- **Exercise**:
Show, in full, each line of the data that contains "code".

★ ★ ★ ★ ★

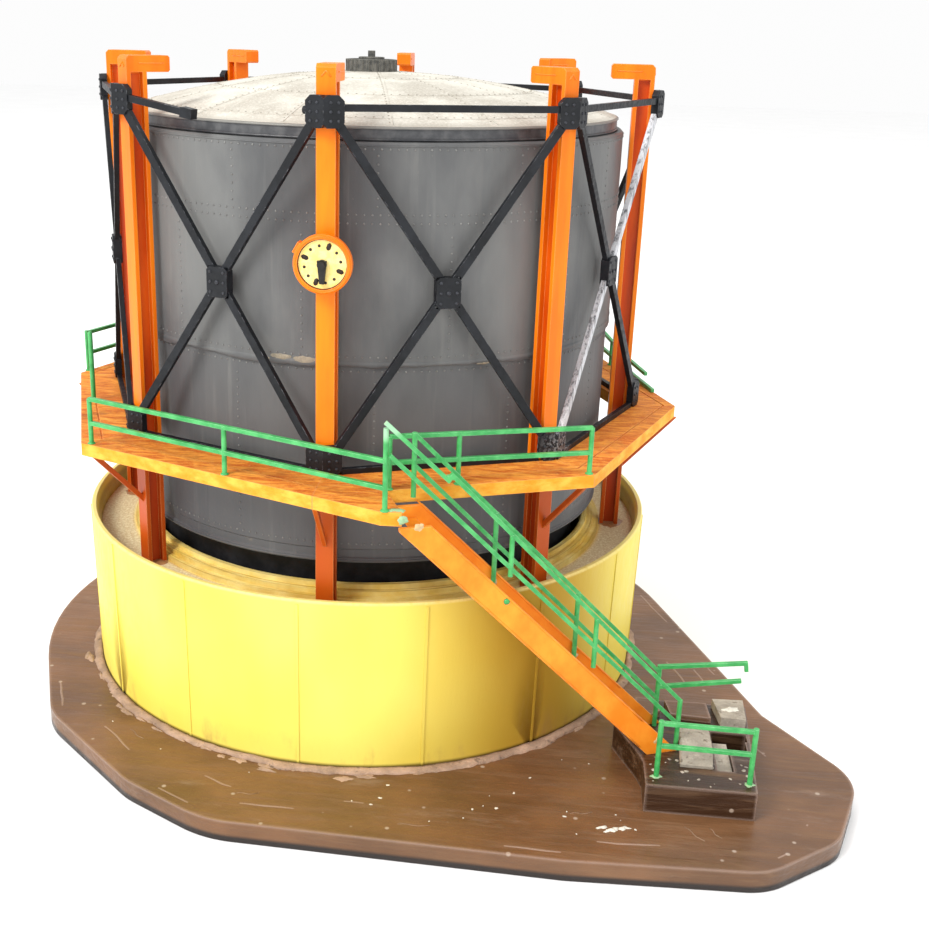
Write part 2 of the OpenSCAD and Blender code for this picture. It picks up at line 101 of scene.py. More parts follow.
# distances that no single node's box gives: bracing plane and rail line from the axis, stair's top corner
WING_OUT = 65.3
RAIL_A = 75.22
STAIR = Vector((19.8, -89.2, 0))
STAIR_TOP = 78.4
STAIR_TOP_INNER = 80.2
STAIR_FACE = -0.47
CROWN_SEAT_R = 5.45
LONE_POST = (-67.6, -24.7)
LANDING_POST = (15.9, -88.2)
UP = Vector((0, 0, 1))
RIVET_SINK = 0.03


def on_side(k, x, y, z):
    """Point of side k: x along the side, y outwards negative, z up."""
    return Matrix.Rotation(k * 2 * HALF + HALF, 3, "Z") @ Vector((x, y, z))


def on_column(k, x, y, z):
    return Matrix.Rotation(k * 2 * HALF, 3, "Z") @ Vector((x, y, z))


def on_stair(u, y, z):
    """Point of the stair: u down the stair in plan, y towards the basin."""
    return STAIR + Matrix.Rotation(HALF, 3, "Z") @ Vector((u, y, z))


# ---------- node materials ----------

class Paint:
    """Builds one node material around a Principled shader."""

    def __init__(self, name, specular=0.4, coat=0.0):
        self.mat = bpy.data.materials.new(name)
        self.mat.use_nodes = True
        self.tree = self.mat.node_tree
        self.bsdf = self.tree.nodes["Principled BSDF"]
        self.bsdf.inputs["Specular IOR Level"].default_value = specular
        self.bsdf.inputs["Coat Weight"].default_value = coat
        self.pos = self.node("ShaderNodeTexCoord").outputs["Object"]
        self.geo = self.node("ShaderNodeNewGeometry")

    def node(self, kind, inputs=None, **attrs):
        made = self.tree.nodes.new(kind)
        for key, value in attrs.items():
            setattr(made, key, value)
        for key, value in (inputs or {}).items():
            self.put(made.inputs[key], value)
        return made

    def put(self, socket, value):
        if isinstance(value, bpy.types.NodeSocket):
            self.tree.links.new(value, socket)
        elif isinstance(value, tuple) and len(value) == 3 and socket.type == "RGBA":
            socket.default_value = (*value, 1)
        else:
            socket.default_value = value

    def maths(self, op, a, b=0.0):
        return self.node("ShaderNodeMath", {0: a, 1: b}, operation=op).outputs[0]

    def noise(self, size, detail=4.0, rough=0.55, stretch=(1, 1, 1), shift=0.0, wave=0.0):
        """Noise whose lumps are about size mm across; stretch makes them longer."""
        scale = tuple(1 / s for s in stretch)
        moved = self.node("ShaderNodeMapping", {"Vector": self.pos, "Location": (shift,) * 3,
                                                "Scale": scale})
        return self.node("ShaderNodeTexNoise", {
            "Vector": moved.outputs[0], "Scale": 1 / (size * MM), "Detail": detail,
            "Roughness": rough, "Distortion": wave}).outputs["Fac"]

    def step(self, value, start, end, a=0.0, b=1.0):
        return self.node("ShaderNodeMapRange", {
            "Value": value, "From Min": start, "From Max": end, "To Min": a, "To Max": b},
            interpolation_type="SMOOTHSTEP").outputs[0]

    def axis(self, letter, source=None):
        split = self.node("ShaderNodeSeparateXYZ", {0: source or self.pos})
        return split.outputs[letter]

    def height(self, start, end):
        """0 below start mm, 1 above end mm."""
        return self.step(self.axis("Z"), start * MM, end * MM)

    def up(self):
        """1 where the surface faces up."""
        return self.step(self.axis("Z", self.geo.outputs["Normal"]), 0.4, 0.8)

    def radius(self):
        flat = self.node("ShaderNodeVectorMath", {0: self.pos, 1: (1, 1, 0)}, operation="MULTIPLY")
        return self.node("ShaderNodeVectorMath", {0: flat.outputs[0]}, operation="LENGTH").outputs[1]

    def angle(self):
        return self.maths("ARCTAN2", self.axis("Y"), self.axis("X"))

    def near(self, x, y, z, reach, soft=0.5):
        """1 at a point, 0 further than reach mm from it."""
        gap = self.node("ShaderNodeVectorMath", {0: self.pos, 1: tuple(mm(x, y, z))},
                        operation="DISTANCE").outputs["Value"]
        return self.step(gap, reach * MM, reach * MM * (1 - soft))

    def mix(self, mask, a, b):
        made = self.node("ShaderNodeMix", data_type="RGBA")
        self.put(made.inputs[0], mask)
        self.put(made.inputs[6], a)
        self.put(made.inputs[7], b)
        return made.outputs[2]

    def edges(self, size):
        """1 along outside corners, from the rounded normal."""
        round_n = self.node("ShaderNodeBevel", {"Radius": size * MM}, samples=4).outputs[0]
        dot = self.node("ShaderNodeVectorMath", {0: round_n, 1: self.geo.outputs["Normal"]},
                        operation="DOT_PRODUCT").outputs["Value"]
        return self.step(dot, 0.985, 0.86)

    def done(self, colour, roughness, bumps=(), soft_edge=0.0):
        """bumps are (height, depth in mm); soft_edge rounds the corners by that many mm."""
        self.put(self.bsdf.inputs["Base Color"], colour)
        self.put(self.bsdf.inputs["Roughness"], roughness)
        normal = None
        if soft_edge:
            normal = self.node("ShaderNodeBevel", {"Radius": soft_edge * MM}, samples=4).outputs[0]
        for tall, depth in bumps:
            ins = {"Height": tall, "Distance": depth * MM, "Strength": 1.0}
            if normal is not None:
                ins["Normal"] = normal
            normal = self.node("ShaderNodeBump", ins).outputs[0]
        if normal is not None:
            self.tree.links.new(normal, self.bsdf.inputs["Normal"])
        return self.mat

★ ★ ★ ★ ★

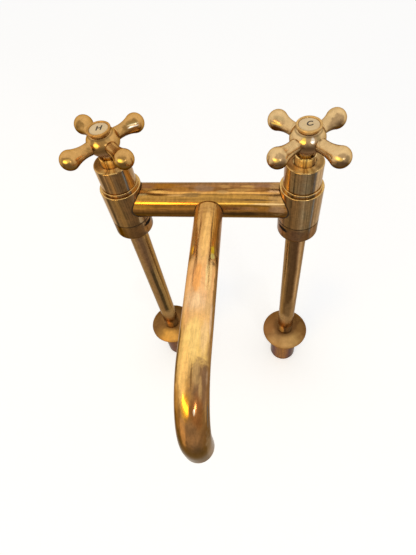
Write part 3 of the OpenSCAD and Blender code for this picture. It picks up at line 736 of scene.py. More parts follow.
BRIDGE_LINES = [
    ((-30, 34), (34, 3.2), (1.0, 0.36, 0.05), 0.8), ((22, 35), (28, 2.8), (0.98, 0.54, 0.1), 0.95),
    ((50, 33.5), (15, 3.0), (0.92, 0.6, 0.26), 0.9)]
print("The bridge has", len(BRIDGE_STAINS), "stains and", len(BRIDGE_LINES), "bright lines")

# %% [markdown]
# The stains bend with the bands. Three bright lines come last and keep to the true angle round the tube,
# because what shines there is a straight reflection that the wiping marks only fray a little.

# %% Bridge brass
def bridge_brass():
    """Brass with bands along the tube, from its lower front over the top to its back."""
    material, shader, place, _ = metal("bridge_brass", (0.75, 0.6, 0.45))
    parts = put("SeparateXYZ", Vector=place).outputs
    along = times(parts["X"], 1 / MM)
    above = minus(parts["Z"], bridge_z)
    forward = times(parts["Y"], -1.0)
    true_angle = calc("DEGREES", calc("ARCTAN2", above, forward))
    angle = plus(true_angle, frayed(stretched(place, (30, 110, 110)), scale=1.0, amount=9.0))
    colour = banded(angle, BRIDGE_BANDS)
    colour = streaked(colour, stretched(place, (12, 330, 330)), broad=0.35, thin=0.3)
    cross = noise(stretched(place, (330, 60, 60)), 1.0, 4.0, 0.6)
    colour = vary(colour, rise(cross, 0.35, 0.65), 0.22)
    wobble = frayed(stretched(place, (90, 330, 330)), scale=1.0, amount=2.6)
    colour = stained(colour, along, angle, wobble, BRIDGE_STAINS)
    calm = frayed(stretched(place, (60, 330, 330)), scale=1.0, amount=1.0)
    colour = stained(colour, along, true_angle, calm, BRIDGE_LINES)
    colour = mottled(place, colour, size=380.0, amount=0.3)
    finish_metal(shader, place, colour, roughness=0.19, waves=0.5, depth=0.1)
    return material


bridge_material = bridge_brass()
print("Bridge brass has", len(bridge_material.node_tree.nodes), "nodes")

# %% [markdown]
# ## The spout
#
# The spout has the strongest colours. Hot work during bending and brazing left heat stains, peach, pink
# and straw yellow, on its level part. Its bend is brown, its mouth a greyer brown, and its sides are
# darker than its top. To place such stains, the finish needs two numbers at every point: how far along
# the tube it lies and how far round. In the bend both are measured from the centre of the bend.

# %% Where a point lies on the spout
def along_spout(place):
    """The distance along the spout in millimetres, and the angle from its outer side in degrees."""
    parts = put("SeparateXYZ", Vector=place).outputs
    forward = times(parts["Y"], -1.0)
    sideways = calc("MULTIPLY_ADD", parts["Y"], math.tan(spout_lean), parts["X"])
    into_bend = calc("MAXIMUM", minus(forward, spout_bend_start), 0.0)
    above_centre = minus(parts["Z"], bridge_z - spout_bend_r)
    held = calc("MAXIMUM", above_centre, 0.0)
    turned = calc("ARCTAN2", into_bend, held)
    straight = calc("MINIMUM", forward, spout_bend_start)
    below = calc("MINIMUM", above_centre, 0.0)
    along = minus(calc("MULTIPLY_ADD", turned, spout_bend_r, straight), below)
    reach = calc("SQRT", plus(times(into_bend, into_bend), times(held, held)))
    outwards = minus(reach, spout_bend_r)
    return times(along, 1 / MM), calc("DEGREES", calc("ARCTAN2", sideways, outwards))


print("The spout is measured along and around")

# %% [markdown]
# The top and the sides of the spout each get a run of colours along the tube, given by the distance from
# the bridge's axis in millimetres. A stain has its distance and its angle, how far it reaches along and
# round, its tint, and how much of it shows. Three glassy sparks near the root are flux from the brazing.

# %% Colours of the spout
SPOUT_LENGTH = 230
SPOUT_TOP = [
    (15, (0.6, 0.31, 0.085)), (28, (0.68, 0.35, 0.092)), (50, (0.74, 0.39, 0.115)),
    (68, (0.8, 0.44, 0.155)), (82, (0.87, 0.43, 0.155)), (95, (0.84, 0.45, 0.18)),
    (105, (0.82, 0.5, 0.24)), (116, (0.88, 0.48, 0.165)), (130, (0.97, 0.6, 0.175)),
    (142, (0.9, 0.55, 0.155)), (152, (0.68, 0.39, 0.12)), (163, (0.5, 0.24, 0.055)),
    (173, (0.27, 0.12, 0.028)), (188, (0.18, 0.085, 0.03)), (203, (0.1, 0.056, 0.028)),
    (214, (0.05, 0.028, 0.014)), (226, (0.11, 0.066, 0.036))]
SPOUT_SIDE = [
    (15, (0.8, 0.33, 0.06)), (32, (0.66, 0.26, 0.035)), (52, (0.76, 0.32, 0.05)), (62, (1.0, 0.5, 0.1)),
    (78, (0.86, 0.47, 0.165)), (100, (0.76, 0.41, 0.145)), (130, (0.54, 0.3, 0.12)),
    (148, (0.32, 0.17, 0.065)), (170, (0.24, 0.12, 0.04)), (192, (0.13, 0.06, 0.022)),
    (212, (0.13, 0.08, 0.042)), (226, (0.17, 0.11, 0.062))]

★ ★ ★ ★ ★

- **Answer to this task**:
Write part 2 of the OpenSCAD and Blender code for this picture. It picks up at line 101 of scene.py. More parts follow.
Write part 3 of the OpenSCAD and Blender code for this picture. It picks up at line 736 of scene.py. More parts follow.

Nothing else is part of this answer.